WHAT TO DO:
Take the data below and repeat it exactly.

DATA LINES:

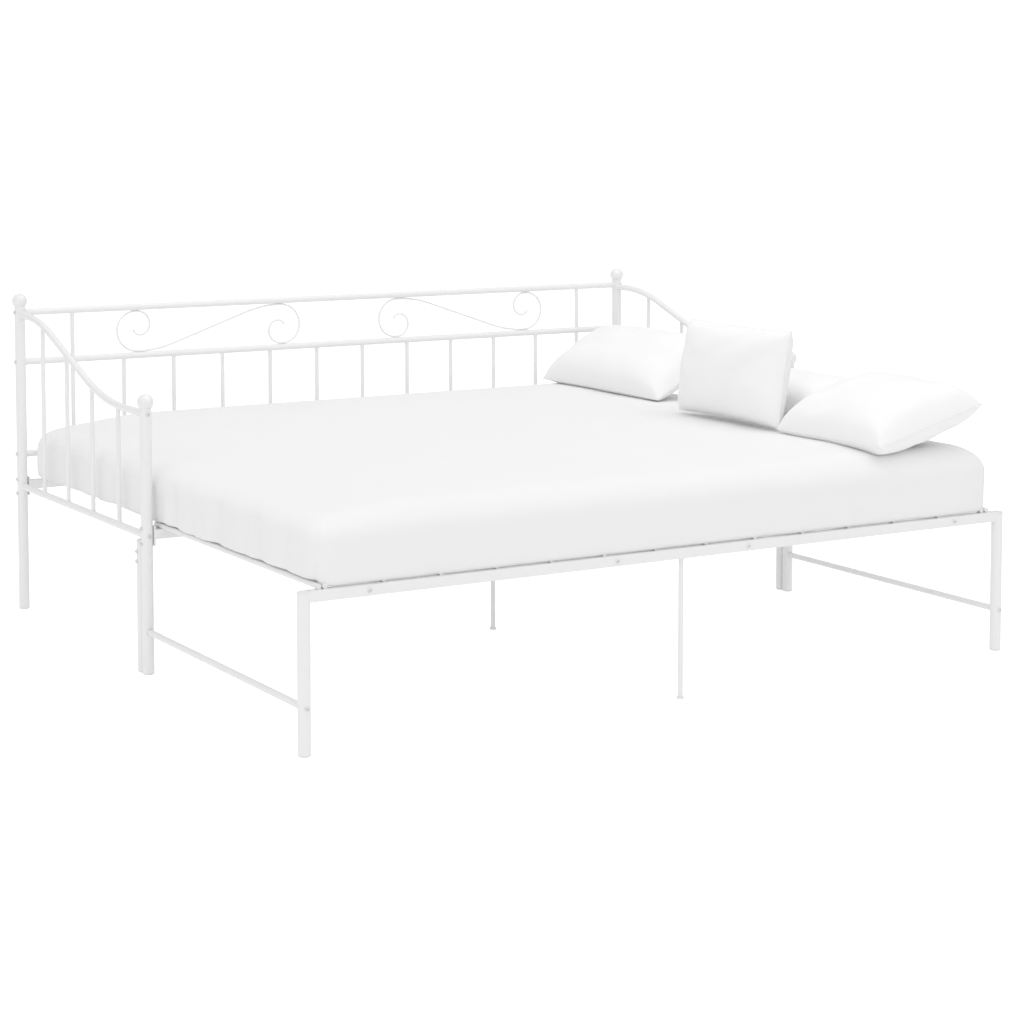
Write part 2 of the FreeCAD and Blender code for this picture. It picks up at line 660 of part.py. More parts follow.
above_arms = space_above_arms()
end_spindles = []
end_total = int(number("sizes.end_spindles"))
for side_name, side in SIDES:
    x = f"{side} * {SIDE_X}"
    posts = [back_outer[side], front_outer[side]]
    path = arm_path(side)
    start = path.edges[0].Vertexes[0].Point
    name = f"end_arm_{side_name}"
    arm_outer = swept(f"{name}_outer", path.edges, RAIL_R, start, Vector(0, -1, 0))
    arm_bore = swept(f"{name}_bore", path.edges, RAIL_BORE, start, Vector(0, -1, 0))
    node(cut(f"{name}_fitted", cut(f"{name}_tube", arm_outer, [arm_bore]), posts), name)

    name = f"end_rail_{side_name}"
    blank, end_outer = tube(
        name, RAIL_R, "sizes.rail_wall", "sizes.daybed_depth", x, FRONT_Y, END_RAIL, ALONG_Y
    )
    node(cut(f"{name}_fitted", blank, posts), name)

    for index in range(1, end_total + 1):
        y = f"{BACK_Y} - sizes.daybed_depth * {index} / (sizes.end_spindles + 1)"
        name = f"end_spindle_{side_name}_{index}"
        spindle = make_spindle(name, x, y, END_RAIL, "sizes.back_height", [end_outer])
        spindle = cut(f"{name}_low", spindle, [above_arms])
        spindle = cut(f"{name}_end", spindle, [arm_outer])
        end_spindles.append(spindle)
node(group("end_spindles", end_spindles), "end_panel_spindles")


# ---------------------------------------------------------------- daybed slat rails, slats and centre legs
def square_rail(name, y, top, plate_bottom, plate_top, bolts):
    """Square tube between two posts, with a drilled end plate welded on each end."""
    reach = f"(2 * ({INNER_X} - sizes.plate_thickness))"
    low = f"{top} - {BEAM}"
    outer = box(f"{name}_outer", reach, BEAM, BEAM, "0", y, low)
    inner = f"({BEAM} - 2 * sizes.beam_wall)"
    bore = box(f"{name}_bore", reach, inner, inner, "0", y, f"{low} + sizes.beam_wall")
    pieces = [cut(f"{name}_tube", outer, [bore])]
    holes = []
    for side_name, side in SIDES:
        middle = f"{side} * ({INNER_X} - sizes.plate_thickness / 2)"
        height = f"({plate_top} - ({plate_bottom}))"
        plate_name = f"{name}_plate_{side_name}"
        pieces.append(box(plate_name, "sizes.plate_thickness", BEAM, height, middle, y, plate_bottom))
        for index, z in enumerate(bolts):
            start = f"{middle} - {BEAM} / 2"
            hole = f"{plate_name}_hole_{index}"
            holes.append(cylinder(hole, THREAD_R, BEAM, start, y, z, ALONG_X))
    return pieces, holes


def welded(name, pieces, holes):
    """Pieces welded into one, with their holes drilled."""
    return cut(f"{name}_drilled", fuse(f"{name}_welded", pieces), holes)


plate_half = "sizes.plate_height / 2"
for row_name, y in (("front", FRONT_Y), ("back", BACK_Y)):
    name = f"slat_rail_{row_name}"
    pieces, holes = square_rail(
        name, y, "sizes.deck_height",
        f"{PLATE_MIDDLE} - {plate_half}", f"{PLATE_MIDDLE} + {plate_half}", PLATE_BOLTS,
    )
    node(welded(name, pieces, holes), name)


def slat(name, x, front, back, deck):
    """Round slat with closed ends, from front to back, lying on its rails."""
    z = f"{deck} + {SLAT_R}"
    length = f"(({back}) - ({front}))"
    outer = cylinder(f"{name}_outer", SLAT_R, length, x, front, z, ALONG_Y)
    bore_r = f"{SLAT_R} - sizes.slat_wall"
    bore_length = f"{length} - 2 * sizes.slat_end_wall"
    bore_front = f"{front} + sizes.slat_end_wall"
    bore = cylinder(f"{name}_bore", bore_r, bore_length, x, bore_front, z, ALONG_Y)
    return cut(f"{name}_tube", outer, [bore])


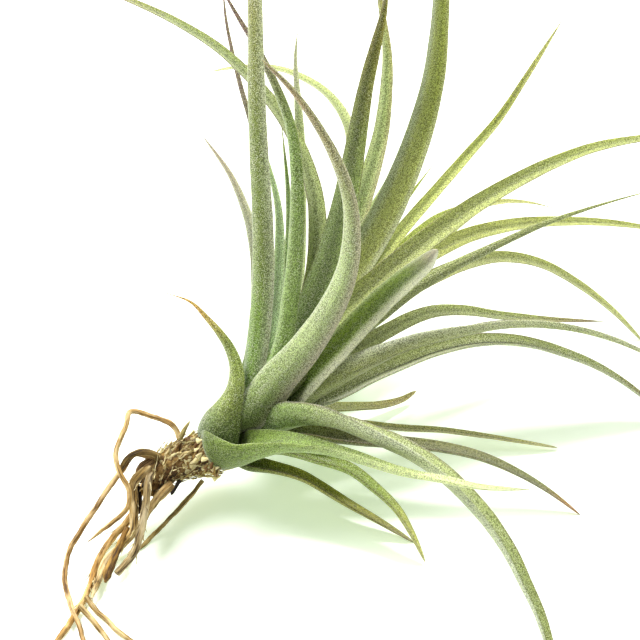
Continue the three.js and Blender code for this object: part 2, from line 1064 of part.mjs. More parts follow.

WRITTEN SOLUTION:
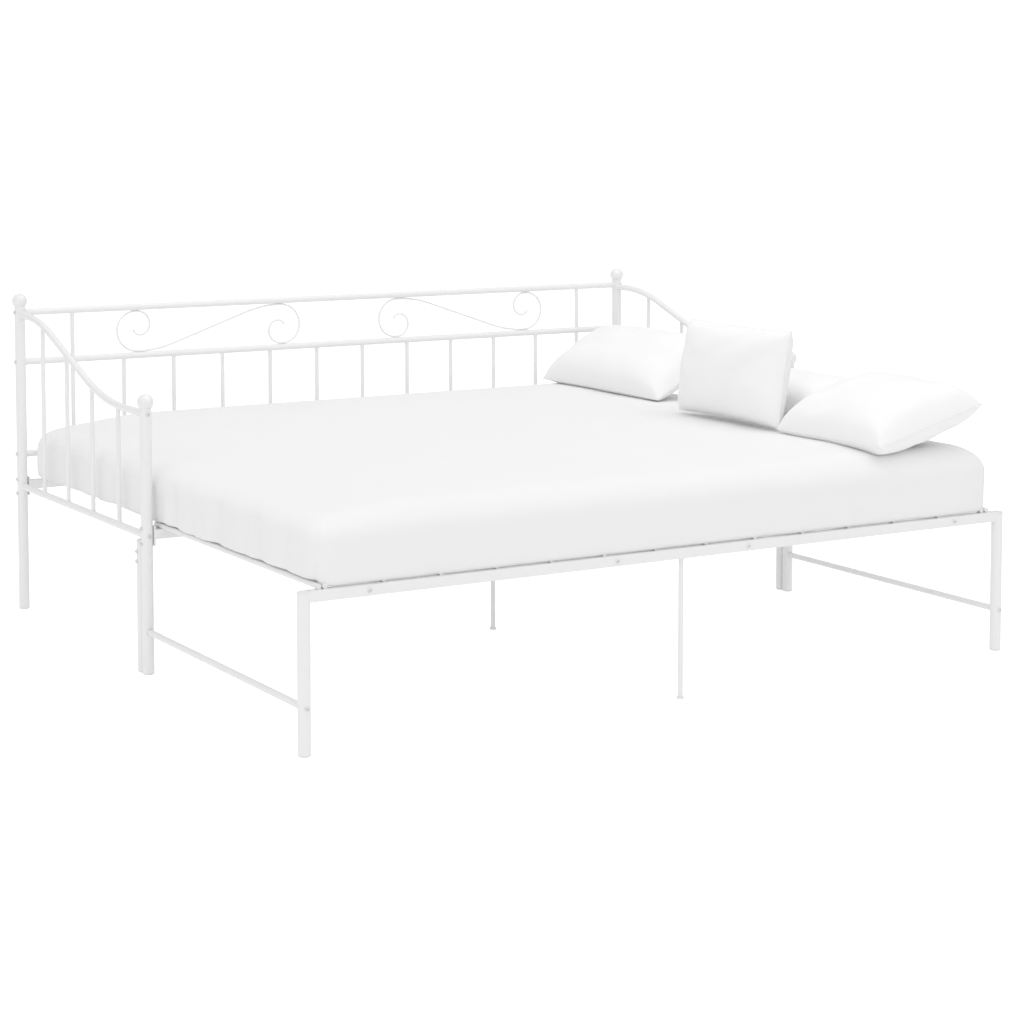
Write part 2 of the FreeCAD and Blender code for this picture. It picks up at line 660 of part.py. More parts follow.
above_arms = space_above_arms()
end_spindles = []
end_total = int(number("sizes.end_spindles"))
for side_name, side in SIDES:
    x = f"{side} * {SIDE_X}"
    posts = [back_outer[side], front_outer[side]]
    path = arm_path(side)
    start = path.edges[0].Vertexes[0].Point
    name = f"end_arm_{side_name}"
    arm_outer = swept(f"{name}_outer", path.edges, RAIL_R, start, Vector(0, -1, 0))
    arm_bore = swept(f"{name}_bore", path.edges, RAIL_BORE, start, Vector(0, -1, 0))
    node(cut(f"{name}_fitted", cut(f"{name}_tube", arm_outer, [arm_bore]), posts), name)

    name = f"end_rail_{side_name}"
    blank, end_outer = tube(
        name, RAIL_R, "sizes.rail_wall", "sizes.daybed_depth", x, FRONT_Y, END_RAIL, ALONG_Y
    )
    node(cut(f"{name}_fitted", blank, posts), name)

    for index in range(1, end_total + 1):
        y = f"{BACK_Y} - sizes.daybed_depth * {index} / (sizes.end_spindles + 1)"
        name = f"end_spindle_{side_name}_{index}"
        spindle = make_spindle(name, x, y, END_RAIL, "sizes.back_height", [end_outer])
        spindle = cut(f"{name}_low", spindle, [above_arms])
        spindle = cut(f"{name}_end", spindle, [arm_outer])
        end_spindles.append(spindle)
node(group("end_spindles", end_spindles), "end_panel_spindles")


# ---------------------------------------------------------------- daybed slat rails, slats and centre legs
def square_rail(name, y, top, plate_bottom, plate_top, bolts):
    """Square tube between two posts, with a drilled end plate welded on each end."""
    reach = f"(2 * ({INNER_X} - sizes.plate_thickness))"
    low = f"{top} - {BEAM}"
    outer = box(f"{name}_outer", reach, BEAM, BEAM, "0", y, low)
    inner = f"({BEAM} - 2 * sizes.beam_wall)"
    bore = box(f"{name}_bore", reach, inner, inner, "0", y, f"{low} + sizes.beam_wall")
    pieces = [cut(f"{name}_tube", outer, [bore])]
    holes = []
    for side_name, side in SIDES:
        middle = f"{side} * ({INNER_X} - sizes.plate_thickness / 2)"
        height = f"({plate_top} - ({plate_bottom}))"
        plate_name = f"{name}_plate_{side_name}"
        pieces.append(box(plate_name, "sizes.plate_thickness", BEAM, height, middle, y, plate_bottom))
        for index, z in enumerate(bolts):
            start = f"{middle} - {BEAM} / 2"
            hole = f"{plate_name}_hole_{index}"
            holes.append(cylinder(hole, THREAD_R, BEAM, start, y, z, ALONG_X))
    return pieces, holes


def welded(name, pieces, holes):
    """Pieces welded into one, with their holes drilled."""
    return cut(f"{name}_drilled", fuse(f"{name}_welded", pieces), holes)


plate_half = "sizes.plate_height / 2"
for row_name, y in (("front", FRONT_Y), ("back", BACK_Y)):
    name = f"slat_rail_{row_name}"
    pieces, holes = square_rail(
        name, y, "sizes.deck_height",
        f"{PLATE_MIDDLE} - {plate_half}", f"{PLATE_MIDDLE} + {plate_half}", PLATE_BOLTS,
    )
    node(welded(name, pieces, holes), name)


def slat(name, x, front, back, deck):
    """Round slat with closed ends, from front to back, lying on its rails."""
    z = f"{deck} + {SLAT_R}"
    length = f"(({back}) - ({front}))"
    outer = cylinder(f"{name}_outer", SLAT_R, length, x, front, z, ALONG_Y)
    bore_r = f"{SLAT_R} - sizes.slat_wall"
    bore_length = f"{length} - 2 * sizes.slat_end_wall"
    bore_front = f"{front} + sizes.slat_end_wall"
    bore = cylinder(f"{name}_bore", bore_r, bore_length, x, bore_front, z, ALONG_Y)
    return cut(f"{name}_tube", outer, [bore])


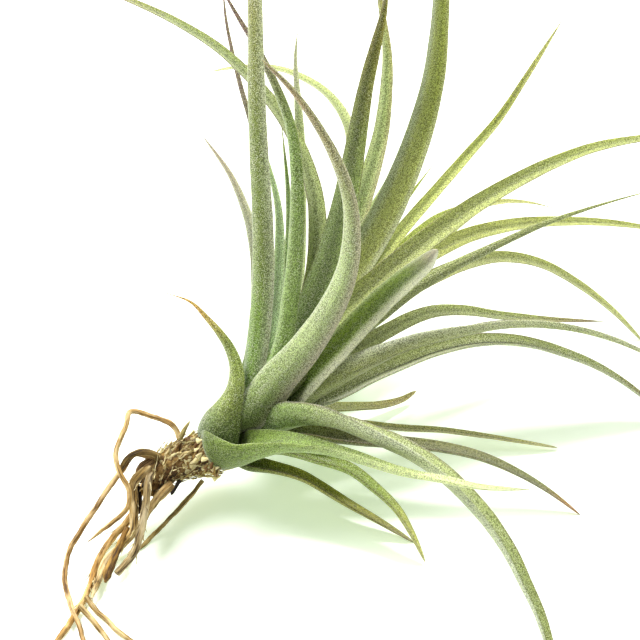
Continue the three.js and Blender code for this object: part 2, from line 1064 of part.mjs. More parts follow.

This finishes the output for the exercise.